**Supplied data**
○ ○ ○ ○ ○

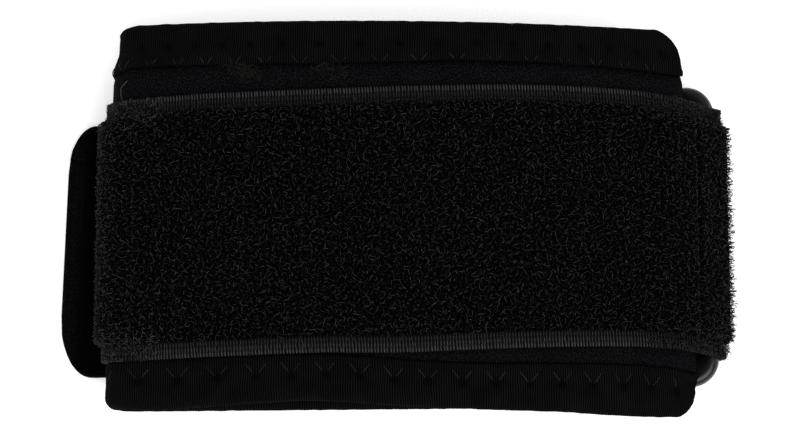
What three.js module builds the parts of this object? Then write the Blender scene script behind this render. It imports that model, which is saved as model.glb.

○ ○ ○ ○ ○

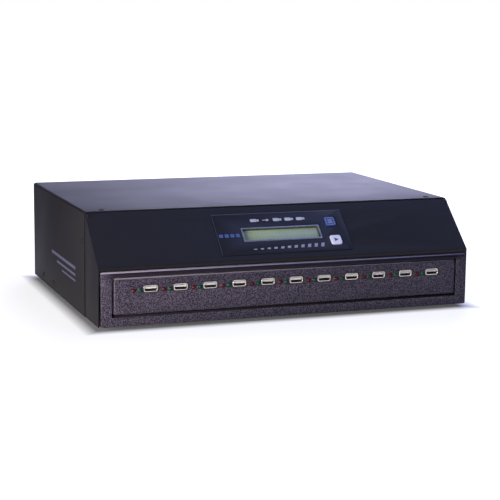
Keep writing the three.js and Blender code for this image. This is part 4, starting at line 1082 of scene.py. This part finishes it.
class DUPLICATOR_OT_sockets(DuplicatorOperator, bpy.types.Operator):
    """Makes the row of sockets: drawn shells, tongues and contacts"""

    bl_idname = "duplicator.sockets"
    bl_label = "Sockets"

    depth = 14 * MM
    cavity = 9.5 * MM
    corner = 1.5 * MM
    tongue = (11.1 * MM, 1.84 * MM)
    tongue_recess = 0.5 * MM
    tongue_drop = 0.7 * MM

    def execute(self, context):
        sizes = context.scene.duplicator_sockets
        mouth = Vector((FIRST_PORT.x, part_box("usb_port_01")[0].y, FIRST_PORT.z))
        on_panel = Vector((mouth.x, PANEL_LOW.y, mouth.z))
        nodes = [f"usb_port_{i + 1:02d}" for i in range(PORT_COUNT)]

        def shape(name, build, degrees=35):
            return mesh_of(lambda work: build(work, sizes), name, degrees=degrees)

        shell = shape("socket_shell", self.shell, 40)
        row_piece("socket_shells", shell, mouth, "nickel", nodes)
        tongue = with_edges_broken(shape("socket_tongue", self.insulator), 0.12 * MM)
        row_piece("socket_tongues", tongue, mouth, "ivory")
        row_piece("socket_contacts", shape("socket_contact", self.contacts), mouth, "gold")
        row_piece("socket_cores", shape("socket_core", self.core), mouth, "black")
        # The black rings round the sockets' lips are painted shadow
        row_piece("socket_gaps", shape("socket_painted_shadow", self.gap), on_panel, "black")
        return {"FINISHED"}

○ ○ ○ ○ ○

**What to work on**
Your task is to repeat the lines from the one containing "Keep writing the" to the one containing "of sockets: drawn", both lines included. Leave out every other line.

**Answer below**
Keep writing the three.js and Blender code for this image. This is part 4, starting at line 1082 of scene.py. This part finishes it.
class DUPLICATOR_OT_sockets(DuplicatorOperator, bpy.types.Operator):
    """Makes the row of sockets: drawn shells, tongues and contacts"""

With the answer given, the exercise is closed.